INCORPORATED UNDER THE LAWS OF THE STATE OF DELAWARE
SEE REVERSE FOR CERTAIN DEFINITIONS
CUSIP 28657F 10 3
THIS CERTIFIES THAT:
SPECIMEN - NOT NEGOTIABLE
IS THE OWNER OF
FULLY PAID AND NON-ASSESSABLE SHARES OF COMMON STOCK OF $0.01 PAR VALUE EACH OF
ELICIO THERAPEUTICS, INC.
transferable on the books of the Corporation by the holder thereof in person or by duly authorized attorney upon surrender of
this certificate duly endorsed or assigned. This certificate and the shares represented hereby are subject to the laws of the State of
Delaware, and to the Certificate of Incorporation and Bylaws of the Corporation, as now or hereafter amended.
This certificate is not valid until countersigned by the Transfer Agent.
WITNESS the facsimile seal of the Corporation and the facsimile signatures of its duly authorized officers.
BROADRIDGE CORPORATE ISSUER SOLUTIONS, INC.

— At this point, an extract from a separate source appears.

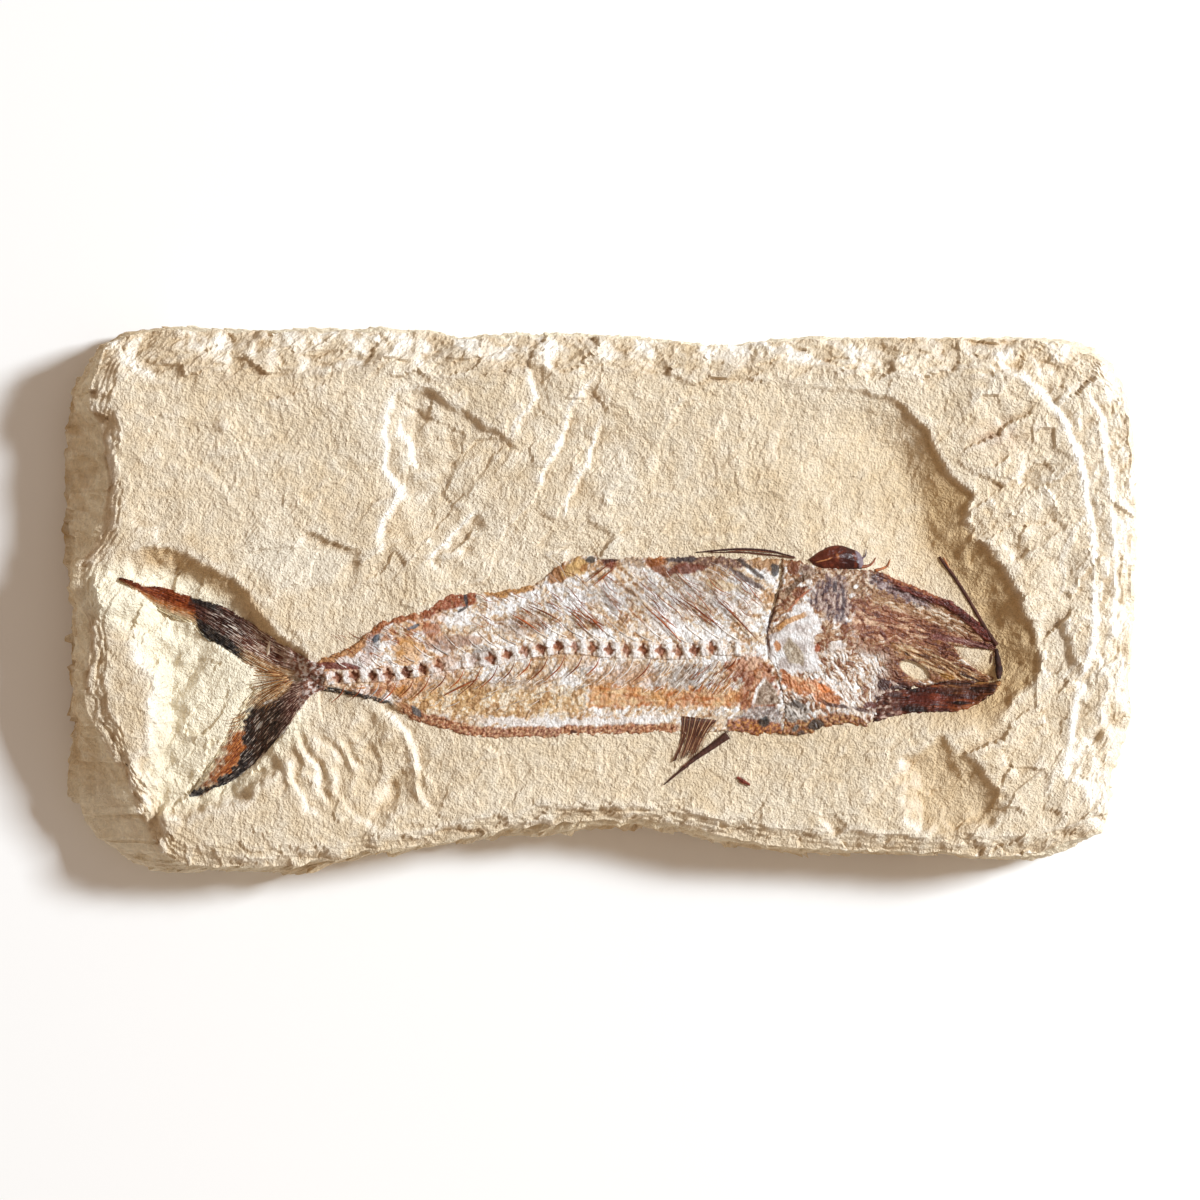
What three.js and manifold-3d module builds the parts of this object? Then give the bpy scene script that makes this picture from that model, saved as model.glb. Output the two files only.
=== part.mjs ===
// A fossil fish on a broken slab of pale limestone, lying on its flat split underside.
// Millimetres, +X along the slab towards the fish's snout, +Y towards its back, +Z up out of the
// fossil face. The origin is the middle of the underside.
//
// The slab is a box grid bent to three outlines (foot, widest level, top rim), with its upper face
// raised and lowered by the hollows that were cut round the head and the tail. Each bone or fin is
// an upright outline cut off between two raised copies of that upper face, so it follows the stone.

import * as THREE from "three";
import * as BufferGeometryUtils from "three/addons/utils/BufferGeometryUtils.js";
import Module from "manifold-3d";

const wasm = await Module();
wasm.setup();

// Driving dimensions.
const THICKNESS = 26; // underside to the undisturbed upper face
const FOOT_INSET = 0.984; // the underside's outline against the widest level
const WIDEST_SPREAD = 1.0065; // the widest level against the points listed below
const WIDEST_AT = 0.4; // height of the widest level, as a part of the thickness
const WALL_ROUGHNESS = 0.006; // how far the broken walls swell, as a part of their distance
const CELLS_LONG = 46; // grid cells along X
const CELLS_WIDE = 24; // grid cells along Y
const CELLS_HIGH = 5; // grid cells up the wall
const GAP = 0.3; // air between pieces that would touch
const TRIM = 1; // the grids reach this far below the underside before they are cut flat

const TRUNK_DEPTH = 1.0;
const BACKBONE_DEPTH = 0.8;
const SKULL_EDGE_DEPTH = 1.0;
const SKULL_CROWN = 2.4; // how far the crushed skull domes above its edge
const JAW_DEPTH = 2.0;
const PLATE_DEPTH = 2.6;
const FIN_DEPTH = 0.8;
const ROD_DEPTH = 1.0;

// Corner-to-corner sides of the slab at its widest level.
const WIDEST = {
  top: [
    [-142, 69], [-135, 74.8], [-120, 76.5], [-98, 75.7], [-75, 76.1], [-50, 75.7], [-38, 73.9],
    [-18, 74.8], [0, 74.2], [20, 73], [35, 71.6], [50, 73.4], [72, 73.8], [97, 73.4],
    [118, 73.8], [135, 72.4], [143, 67],
  ],
  right: [
    [141, -65.5], [143.2, -58], [144, -48], [148.8, -35], [148.2, -22], [149.2, -10],
    [150, 5], [150.5, 22], [150.2, 40], [147.9, 57], [143, 67],
  ],
  bottom: [
    [-142, -67], [-131, -73.2], [-120, -76.2], [-110, -75.6], [-97, -76.4], [-84, -76.5],
    [-77, -74], [-65, -71.8], [-46, -68.6], [-20, -65.8], [-5, -63.9], [12, -63.6],
    [28, -66.5], [47, -69.8], [68, -71.3], [95, -71.5], [113, -73], [128, -71.3], [141, -65.5],
  ],
  left: [
    [-142, -67], [-147.5, -57], [-149, -45], [-148.4, -37], [-150.2, -27], [-148.4, -12],
    [-149.5, 0], [-149.7, 12], [-150.1, 28], [-149.8, 42], [-148.8, 55], [-142, 69],
  ],
};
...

CHIEF EXECUTIVE OFFICER & PRESIDENT
ELICIO THERAPEUTICS, INC.
The following abbreviations, when used in the inscription on the face of this certificate, shall be construed as though they were written out in full according to applicable laws or regulations:
TEN COM - as tenants in common
TEN ENT - as tenants by the entireties
JT TEN - as joint tenants with right of survivorship and not as tenants in common
UNIF GIFT MIN ACT - Custodian
under Uniform Gifts to Minors
Additional abbreviations may also be used though not in the above list.
For Value Received, hereby sell, assign and transfer unto
PLEASE INSERT SOCIAL SECURITY OR OTHER
IDENTIFYING NUMBER OF ASSIGNEE
(PLEASE PRINT OR TYPE NAME AND ADDRESS, INCLUDING ZIP CODE, OF ASSIGNEE) Shares of the stock represented by the within Certificate, and do hereby irrevocably constitute and appoint
Attorney to transfer the said stock on the books of the within named Corporation with full power of substitution in the premises.
NOTICE: THE SIGNATURE TO THIS ASSIGNMENT MUST CORRESPOND WITH THE NAME AS WRITTEN UPON THE FACE OF THE CERTIFICATE IN EVERY PARTICULAR, WITHOUT ALTERATION OR ENLARGEMENT OR ANY CHANGE WHATSOEVER.
The Signature(s) must be guaranteed by an eligible guarantor institution (Banks, Stockbrokers, Savings and Loan Associations and Credit Unions with membership in an approved Signature Guarantee Medallion Program), pursuant to SEC Rule 17Ad-15.
THE CORPORATION WILL FURNISH TO ANY STOCKHOLDER, UPON REQUEST AND WITHOUT CHARGE, A FULL STATEMENT OF THE DESIGNATIONS, RELATIVE RIGHTS, PREFERENCES AND LIMITATIONS OF THE SHARES OF EACH CLASS AND SERIES AUTHORIZED TO BE ISSUED, SO FAR AS THE SAME HAVE BEEN DETERMINED, AND OF THE AUTHORITY, IF ANY, OF THE BOARD TO DIVIDE THE SHARES INTO CLASSES OR SERIES AND TO DETERMINE AND CHANGE THE RELATIVE RIGHTS, PREFERENCES AND LIMITATIONS OF ANY CLASS OR SERIES. SUCH REQUEST MAY BE MADE TO THE SECRETARY OF THE CORPORATION OR TO THE TRANSFER AGENT NAMED ON THIS CERTIFICATE.